Still you are going to want to know four things

  1. What, if any, markup and placeholders are available, used and what the extraction stage might have left them as.
  2. What, if any, layout, section end and line wrapping commands/markup are available.
  3. What, if any, restrictions you have on line width (note that you might also have restrictions not immediately obvious if the text is used elsewhere with things like flashback sequences, chapter introduction sections and conversation recounting methods).
  4. What, if any, limits on text size you have from the perspective of the file format limits or, often more troubling, the memory space limits.

If you have changed the markup from a binary one to one more resembling HTML, XML or a forum markup (or used the flag technique) you need to change it back. You should also take note of your character encodings as games and computers can do things differently. This can be simple things like British English still uses the different types of quote marks (inverted quotes) which will have different encodings and American English (also the default setting for most games) will tend to use the single style of quote (typewriter quotes) or indeed eschew double quotes in favour single quotes (which appear the same as apostrophes and a game might use the same character for the different types of punctuation).

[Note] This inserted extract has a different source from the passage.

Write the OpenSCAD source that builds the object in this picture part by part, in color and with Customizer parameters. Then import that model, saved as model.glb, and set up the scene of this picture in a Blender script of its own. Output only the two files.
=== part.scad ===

Also if you are not careful a given font on a computer will confuse such things as far as the on computer representation goes but leave them encoded differently, not to mention the related problem of if a game uses a full stop as a section end (there is often a proper section end command but not always) and having the quotes outside the punctuation (again differences in types of English grammar appear here).

On the subject of character encodings it is usually best to match the original encoding with the output; several games have used shiftJIS for parts and regular ASCII for others (even merging them together within the same string) and will complain a lot if it is not that way when it it comes to being run, however this is one thing that is definitely worth checking out/experimenting with as it can save some space.

Other than that it should be fairly easy to determine if you have things of legal lengths (although in practice you would probably have someone act as a script editor for this in a big project).

Conventional text insertion Much like text extraction there have been attempts to make general purpose tools. They are quite often limited in ability or so complex as to be nearly a programming language unto themselves but it is worth knowing about Atlas. Atlas is something of a standard in general purpose ROM hacking text insertion and most extraction tools aim to have a measure of compatibility with it, not to mention most other insertion tools will copy part of the functionality as well. Equally even if the encoding has not been changed it is not uncommon for there to be tables for text extraction and modified versions thereof for text insertion.

Atlas (romhacking.net)

It is a script based inserter where the script type is defined. The download includes both source code to allow for modifications (although the program itself does have limited plugin support) and a manual with several worked examples on usage. In many ways it is aimed at/has provisions for the SNES and similar consoles with memory mapping but can be made useful for the file level pointers as seen in many DS formats.